TAMPA, Fla. (ABP) — Accepting this year’s J.M. Dawson Religious Liberty Award from the Baptist Joint Committee for Religious Liberty June 24, former BJC leader James Dunn identified “soul freedom” as the driving force behind the church-state watchdog organization now in its 75th year.
Dunn wrote his doctoral dissertation on Dawson, the first executive director of the BJC, an education and advocacy organization composed of 15 national, state and regional Baptist bodies in the United States.
Dunn went on to become a successor to Dawson, serving as executive director of the BJC from 1980 until his retirement in 1999. He now works as president of the Baptist Joint Committee Endowment and professor of Christianity and public policy at Wake Forest Divinity School.
Dunn accepted the award at a luncheon held in conjunction with the Cooperative Baptist Fellowship General Assembly in Tampa, Fla. Dunn described Dawson’s legacy to members of the Religious Liberty Council.

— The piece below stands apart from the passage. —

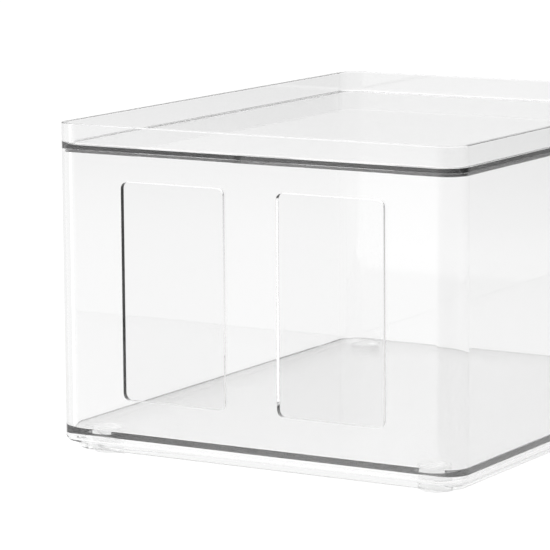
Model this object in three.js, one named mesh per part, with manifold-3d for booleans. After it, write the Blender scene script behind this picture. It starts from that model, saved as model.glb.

Dunn said it was not a “rugged individualist, cowboy Christianity” criticized by some academicians that moved Dawson, but instead the “biblical priesthood of the believer.” It is the same notion, he said, described by Roger Williams as “freedom of conscience” and by E.Y. Mullins as “the competence of the individual before God.”
Dunn described Dawson’s “incarnational” theology — that “God was in Christ reconciling the world unto himself” — as “utterly unlike the Southern Baptist creed of 2001 that even omitted Jesus Christ as the criterion of Baptist beliefs.”
“They took that out of an earlier Baptist Faith and Message,” Dunn said of the confession of faith that the Southern Baptist Convention actually revised in 2000, not 2001.
Dunn said Dawson applied soul freedom “to the challenge of creedalism.”
“I almost deleted part of this speech, because it is pretty strong,” Dunn said. He then quoted a line written by Dawson that, “No creed may transcend the interpretation of God’s word by the unfettered conscience of the individual.”
He said Dawson also embraced an “experiential religion” that is not “captured or capturable in creeds.” He quoted from Walter Rauschenbusch’s classic defense Why I Am a Baptist that “Baptists tolerate no creed.”
“It condemns a grownup still to think and talk like a child,” Rauschenbusch wrote. “A creed tells you what you must believe. Baptists have not bound the religious intellect.”
“Or as Bill Moyers puts it,” Dunn said, “ours is a grown-up religion.”
“Soul freedom allows authentic community to happen,” he said. “It does not prevent community. It allows authentic community to happen.
Dunn said koinonia, a word from the Greek New Testament translated as fellowship and referring to the church, “is predicated upon soul freedom.”
Dunn said Dawson also preached a personal faith that “responds directly to God without formula or filter.” He quoted George W. Truett, Dawson’s contemporary and friend.
“The right of private judgment is the crown jewel of humanity,’ Truett opined, “and for any person or institution to come between the soul and God is a blasphemous impertinence and a defamation of the Crown Rights of the Son of God.”
Brent Walker, the current BJC executive director elected to succeed Dunn in 1999, made the presentation of what he describes as the organization’s “flagship award.”
Named for Dawson, who headed the BJC between 1946 and 1953, it recognizes the contributions of individuals in the areas of the free exercise of religion and church-state separation.
The Dawson Award was established on the BJC’s 50th anniversary in 1986 and has been presented 11 times since. Previous winners include broadcaster Bill Moyers and former President Jimmy Carter. Dunn is the 16th recipient.
The Religious Liberty Council, formed after the Southern Baptist Convention defunded the Baptist Joint Committee in 1989, is only BJC member body open to individuals, said Mark Wiggs of Jackson, Miss., the council’s co-chair. He said 13 of the 45 members of the BJC board are from the Religious Liberty Council.
Bob Allen is managing editor of Associated Baptist Press.